- [PROBLEM DESCRIPTION] Only the lines from the one containing "cad_parts[node].hide_render = cad_parts[node].hide_viewport" through the one containing "from the frame" are wanted. Give them again exactly, both ends included.

- [RECORDS FOR THIS TASK]
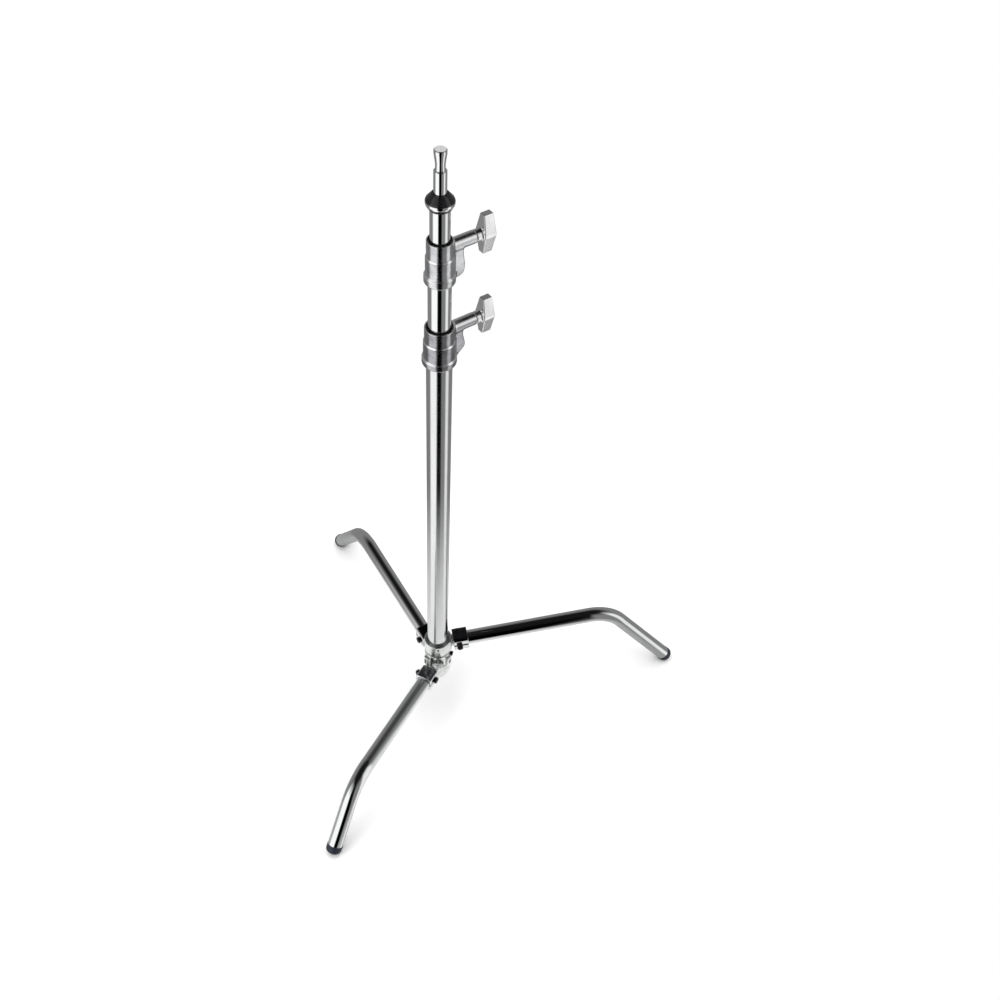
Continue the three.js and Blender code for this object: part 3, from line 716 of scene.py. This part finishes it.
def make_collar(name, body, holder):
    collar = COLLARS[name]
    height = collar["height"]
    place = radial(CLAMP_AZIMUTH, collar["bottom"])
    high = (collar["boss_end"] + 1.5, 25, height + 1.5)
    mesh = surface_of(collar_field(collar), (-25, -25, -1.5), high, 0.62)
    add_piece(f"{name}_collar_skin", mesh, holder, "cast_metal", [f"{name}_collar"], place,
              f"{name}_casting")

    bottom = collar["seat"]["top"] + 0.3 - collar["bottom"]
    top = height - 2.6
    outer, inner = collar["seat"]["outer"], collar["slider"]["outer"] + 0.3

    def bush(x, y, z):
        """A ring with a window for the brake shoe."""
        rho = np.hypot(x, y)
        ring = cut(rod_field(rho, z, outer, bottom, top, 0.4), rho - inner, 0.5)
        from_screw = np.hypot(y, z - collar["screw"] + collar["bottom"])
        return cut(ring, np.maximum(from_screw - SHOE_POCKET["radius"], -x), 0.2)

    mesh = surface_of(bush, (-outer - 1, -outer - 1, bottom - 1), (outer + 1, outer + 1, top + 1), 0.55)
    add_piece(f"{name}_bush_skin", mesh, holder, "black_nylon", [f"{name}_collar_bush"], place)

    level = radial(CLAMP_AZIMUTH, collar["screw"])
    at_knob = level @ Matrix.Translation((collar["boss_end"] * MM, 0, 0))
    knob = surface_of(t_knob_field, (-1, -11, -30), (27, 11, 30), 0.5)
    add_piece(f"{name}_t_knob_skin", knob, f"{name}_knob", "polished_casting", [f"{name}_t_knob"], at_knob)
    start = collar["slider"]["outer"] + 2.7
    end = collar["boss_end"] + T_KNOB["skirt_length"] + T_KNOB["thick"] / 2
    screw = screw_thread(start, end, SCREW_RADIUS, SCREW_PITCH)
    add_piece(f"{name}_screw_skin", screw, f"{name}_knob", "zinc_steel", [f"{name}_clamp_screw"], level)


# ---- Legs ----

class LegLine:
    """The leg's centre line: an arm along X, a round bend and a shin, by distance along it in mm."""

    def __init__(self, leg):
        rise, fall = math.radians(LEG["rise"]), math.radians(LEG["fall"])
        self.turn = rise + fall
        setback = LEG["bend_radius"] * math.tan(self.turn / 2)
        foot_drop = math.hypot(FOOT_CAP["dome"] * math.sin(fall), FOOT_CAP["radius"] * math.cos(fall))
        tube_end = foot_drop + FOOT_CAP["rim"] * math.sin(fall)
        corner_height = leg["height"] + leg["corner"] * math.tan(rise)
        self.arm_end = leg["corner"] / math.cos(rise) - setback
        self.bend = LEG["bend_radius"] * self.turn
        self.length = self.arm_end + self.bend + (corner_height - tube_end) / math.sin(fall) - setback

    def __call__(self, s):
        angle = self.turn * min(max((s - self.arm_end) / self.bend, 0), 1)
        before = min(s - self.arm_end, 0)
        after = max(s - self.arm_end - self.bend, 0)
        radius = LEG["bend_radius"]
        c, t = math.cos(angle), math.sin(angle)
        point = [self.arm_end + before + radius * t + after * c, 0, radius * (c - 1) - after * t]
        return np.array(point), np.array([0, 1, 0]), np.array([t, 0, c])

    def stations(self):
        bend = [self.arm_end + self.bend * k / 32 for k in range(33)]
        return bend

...

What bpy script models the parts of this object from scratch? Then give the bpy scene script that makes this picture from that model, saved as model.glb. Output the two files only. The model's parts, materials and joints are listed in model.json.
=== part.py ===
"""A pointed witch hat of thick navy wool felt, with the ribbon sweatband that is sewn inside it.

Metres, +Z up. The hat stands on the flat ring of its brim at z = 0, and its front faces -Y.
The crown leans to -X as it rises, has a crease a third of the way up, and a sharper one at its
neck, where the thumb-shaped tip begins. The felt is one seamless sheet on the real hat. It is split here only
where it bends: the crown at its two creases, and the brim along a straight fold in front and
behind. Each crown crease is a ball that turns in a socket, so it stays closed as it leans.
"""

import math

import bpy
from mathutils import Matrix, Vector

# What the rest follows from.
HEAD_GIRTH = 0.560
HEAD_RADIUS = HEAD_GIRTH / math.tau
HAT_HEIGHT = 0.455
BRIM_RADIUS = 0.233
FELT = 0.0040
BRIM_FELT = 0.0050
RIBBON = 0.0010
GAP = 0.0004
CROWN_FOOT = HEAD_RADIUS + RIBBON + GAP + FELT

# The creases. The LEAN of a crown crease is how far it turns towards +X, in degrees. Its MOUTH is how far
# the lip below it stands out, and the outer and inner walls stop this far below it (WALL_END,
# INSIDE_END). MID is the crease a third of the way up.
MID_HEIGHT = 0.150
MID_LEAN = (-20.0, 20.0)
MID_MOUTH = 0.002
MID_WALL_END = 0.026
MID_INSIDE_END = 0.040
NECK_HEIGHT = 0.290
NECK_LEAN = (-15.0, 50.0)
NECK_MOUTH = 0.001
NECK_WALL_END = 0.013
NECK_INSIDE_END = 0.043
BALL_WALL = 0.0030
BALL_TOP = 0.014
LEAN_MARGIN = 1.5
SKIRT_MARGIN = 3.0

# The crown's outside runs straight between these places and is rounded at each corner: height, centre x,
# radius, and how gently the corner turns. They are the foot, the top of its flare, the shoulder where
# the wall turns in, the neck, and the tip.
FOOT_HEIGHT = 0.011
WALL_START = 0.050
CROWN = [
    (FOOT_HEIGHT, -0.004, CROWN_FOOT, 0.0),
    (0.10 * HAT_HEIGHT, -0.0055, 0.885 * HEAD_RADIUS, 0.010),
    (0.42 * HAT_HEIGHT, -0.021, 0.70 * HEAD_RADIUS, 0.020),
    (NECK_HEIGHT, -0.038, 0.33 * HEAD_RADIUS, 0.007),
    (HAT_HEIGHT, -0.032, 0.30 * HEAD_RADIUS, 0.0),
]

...

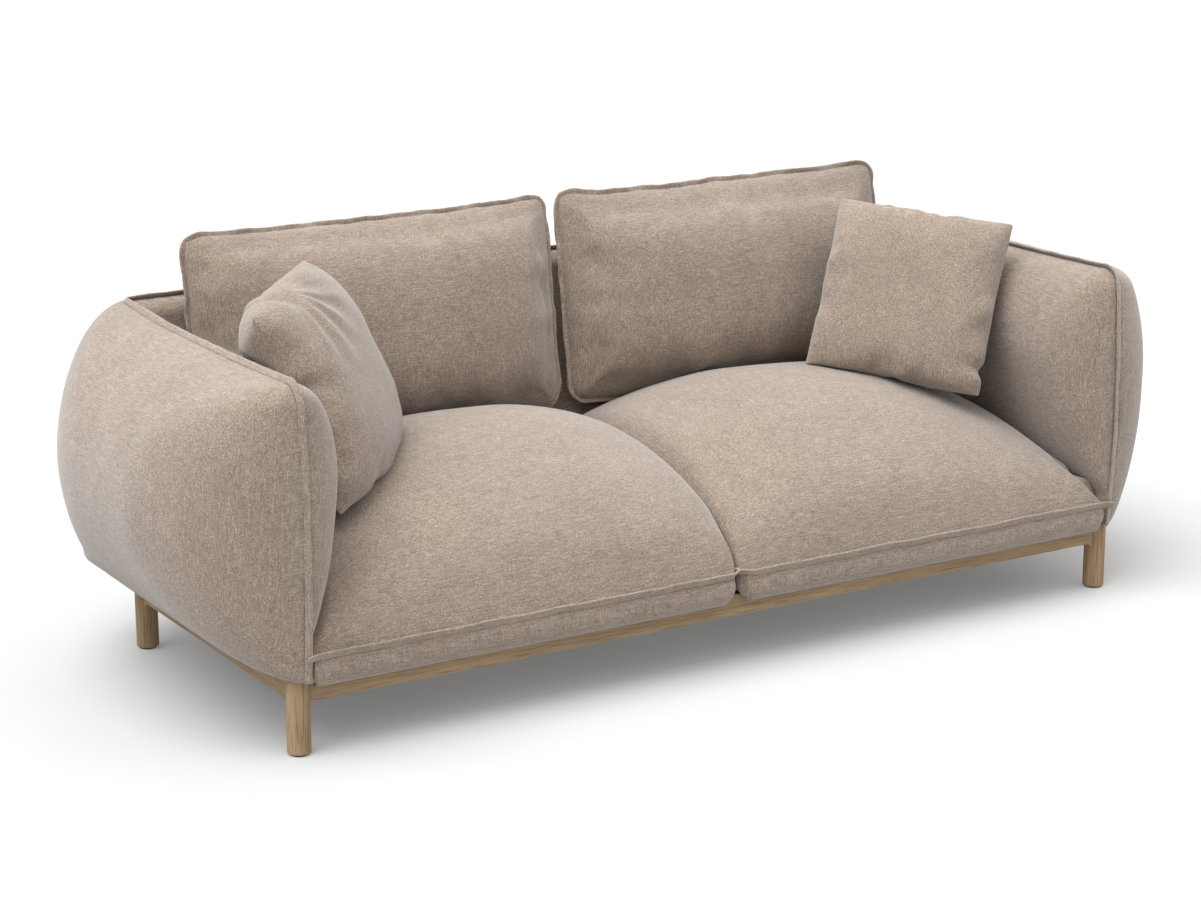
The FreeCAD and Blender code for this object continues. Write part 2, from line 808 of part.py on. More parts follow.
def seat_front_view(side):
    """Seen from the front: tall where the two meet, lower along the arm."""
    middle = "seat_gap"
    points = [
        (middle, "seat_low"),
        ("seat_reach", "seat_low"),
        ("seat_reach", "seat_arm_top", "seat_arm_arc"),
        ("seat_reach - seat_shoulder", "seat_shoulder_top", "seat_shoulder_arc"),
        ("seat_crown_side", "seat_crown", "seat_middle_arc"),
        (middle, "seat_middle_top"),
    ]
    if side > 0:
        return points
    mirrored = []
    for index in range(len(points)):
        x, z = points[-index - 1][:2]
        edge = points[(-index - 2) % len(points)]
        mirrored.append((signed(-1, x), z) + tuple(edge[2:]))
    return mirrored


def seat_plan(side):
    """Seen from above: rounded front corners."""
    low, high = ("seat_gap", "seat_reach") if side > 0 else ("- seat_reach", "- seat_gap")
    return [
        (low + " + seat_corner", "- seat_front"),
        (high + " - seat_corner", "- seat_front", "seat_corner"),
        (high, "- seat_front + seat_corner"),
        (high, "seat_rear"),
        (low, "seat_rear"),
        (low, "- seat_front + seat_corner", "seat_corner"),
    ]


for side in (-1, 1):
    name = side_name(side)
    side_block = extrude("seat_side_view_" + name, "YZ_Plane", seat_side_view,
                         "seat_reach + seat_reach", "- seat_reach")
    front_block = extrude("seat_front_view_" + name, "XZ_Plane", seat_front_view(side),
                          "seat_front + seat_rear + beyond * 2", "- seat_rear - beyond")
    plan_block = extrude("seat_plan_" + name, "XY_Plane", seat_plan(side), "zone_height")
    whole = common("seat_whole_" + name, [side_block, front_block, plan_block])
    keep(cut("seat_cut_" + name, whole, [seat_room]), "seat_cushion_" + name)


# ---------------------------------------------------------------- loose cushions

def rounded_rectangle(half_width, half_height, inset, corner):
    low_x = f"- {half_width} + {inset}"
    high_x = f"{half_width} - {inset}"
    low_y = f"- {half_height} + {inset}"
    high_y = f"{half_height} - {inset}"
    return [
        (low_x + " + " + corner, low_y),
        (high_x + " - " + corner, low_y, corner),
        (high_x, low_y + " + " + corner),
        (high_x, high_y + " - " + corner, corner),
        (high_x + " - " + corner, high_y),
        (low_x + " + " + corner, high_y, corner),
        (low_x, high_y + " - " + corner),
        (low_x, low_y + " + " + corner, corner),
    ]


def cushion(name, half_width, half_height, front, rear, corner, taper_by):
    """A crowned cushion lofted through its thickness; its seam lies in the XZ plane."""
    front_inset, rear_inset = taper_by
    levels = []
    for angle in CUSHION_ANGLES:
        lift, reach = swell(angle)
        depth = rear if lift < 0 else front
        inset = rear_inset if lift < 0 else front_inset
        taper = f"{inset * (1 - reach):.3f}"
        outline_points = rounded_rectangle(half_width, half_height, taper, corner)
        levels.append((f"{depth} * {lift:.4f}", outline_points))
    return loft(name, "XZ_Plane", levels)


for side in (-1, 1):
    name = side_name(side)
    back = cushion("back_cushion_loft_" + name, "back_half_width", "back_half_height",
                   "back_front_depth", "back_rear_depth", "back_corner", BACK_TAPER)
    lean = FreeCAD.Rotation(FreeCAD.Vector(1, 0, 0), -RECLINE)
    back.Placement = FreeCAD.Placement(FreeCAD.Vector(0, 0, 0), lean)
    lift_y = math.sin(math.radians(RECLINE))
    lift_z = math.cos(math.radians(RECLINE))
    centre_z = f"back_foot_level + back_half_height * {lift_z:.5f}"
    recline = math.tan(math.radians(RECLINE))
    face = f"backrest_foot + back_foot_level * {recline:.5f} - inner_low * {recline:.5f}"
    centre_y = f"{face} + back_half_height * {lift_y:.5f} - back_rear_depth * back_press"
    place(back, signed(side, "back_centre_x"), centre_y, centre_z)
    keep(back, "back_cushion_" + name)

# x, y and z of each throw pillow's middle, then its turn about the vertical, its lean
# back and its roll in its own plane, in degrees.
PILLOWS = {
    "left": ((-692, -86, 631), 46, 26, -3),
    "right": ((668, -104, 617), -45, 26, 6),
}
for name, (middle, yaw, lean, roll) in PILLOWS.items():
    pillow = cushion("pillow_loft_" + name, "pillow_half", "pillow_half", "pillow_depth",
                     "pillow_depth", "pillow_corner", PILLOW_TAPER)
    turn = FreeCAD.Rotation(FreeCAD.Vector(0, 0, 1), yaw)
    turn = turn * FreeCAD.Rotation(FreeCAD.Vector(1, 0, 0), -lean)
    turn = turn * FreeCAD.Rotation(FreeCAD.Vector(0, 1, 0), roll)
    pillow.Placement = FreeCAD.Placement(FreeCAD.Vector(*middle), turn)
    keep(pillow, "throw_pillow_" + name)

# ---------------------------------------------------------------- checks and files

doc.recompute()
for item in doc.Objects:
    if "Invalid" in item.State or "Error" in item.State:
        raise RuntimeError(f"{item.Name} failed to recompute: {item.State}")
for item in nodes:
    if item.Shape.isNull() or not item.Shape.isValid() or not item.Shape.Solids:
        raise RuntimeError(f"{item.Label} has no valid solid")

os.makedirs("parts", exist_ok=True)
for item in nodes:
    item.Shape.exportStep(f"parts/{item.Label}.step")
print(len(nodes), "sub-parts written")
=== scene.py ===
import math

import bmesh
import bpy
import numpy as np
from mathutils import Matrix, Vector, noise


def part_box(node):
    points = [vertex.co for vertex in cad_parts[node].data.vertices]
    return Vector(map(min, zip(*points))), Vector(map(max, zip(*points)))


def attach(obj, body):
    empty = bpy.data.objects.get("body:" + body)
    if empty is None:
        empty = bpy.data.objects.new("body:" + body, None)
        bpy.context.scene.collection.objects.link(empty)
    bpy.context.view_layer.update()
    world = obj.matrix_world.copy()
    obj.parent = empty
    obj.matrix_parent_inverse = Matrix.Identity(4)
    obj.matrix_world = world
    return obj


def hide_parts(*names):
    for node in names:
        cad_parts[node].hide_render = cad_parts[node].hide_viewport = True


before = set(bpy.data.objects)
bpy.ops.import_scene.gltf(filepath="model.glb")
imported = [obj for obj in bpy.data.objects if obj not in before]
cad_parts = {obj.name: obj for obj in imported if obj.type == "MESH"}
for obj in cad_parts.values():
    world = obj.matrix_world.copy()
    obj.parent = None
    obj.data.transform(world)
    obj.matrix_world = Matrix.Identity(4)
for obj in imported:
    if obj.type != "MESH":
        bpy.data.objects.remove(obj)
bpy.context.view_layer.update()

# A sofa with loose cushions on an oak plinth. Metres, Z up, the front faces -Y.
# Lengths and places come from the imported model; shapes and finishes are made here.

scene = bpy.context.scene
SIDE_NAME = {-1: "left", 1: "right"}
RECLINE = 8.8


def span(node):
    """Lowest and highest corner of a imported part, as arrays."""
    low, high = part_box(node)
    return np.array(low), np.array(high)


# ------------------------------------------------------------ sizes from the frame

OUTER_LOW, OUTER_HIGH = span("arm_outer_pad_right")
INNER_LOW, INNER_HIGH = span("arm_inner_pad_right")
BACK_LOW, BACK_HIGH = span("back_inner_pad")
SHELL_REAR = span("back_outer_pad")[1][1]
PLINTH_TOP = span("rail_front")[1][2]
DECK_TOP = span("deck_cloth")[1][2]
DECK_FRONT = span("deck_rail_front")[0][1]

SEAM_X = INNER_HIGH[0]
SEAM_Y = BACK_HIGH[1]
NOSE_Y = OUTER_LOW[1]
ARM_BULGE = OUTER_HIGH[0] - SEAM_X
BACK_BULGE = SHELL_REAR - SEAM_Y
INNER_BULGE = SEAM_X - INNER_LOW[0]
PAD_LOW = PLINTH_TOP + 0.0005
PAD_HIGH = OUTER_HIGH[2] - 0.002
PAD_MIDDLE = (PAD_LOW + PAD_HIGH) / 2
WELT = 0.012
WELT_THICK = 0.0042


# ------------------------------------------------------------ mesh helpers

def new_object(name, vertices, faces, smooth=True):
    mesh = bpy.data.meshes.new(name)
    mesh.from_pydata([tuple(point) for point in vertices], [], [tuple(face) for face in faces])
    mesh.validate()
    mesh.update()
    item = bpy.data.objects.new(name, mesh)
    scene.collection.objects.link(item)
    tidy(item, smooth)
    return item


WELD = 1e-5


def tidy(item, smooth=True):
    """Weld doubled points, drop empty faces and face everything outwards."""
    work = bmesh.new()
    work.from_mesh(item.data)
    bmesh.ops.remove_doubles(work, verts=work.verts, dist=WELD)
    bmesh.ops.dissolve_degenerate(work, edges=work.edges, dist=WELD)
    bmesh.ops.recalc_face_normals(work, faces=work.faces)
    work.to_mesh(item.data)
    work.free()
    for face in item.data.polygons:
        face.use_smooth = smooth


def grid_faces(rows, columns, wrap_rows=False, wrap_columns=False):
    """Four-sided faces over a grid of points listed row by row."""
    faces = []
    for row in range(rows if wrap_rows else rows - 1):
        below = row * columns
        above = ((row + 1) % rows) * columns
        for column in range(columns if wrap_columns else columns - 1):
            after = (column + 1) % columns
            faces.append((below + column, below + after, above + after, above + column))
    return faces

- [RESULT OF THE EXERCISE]
        cad_parts[node].hide_render = cad_parts[node].hide_viewport = True


before = set(bpy.data.objects)
bpy.ops.import_scene.gltf(filepath="model.glb")
imported = [obj for obj in bpy.data.objects if obj not in before]
cad_parts = {obj.name: obj for obj in imported if obj.type == "MESH"}
for obj in cad_parts.values():
    world = obj.matrix_world.copy()
    obj.parent = None
    obj.data.transform(world)
    obj.matrix_world = Matrix.Identity(4)
for obj in imported:
    if obj.type != "MESH":
        bpy.data.objects.remove(obj)
bpy.context.view_layer.update()

# A sofa with loose cushions on an oak plinth. Metres, Z up, the front faces -Y.
# Lengths and places come from the imported model; shapes and finishes are made here.

scene = bpy.context.scene
SIDE_NAME = {-1: "left", 1: "right"}
RECLINE = 8.8


def span(node):
    """Lowest and highest corner of a imported part, as arrays."""
    low, high = part_box(node)
    return np.array(low), np.array(high)


# ------------------------------------------------------------ sizes from the frame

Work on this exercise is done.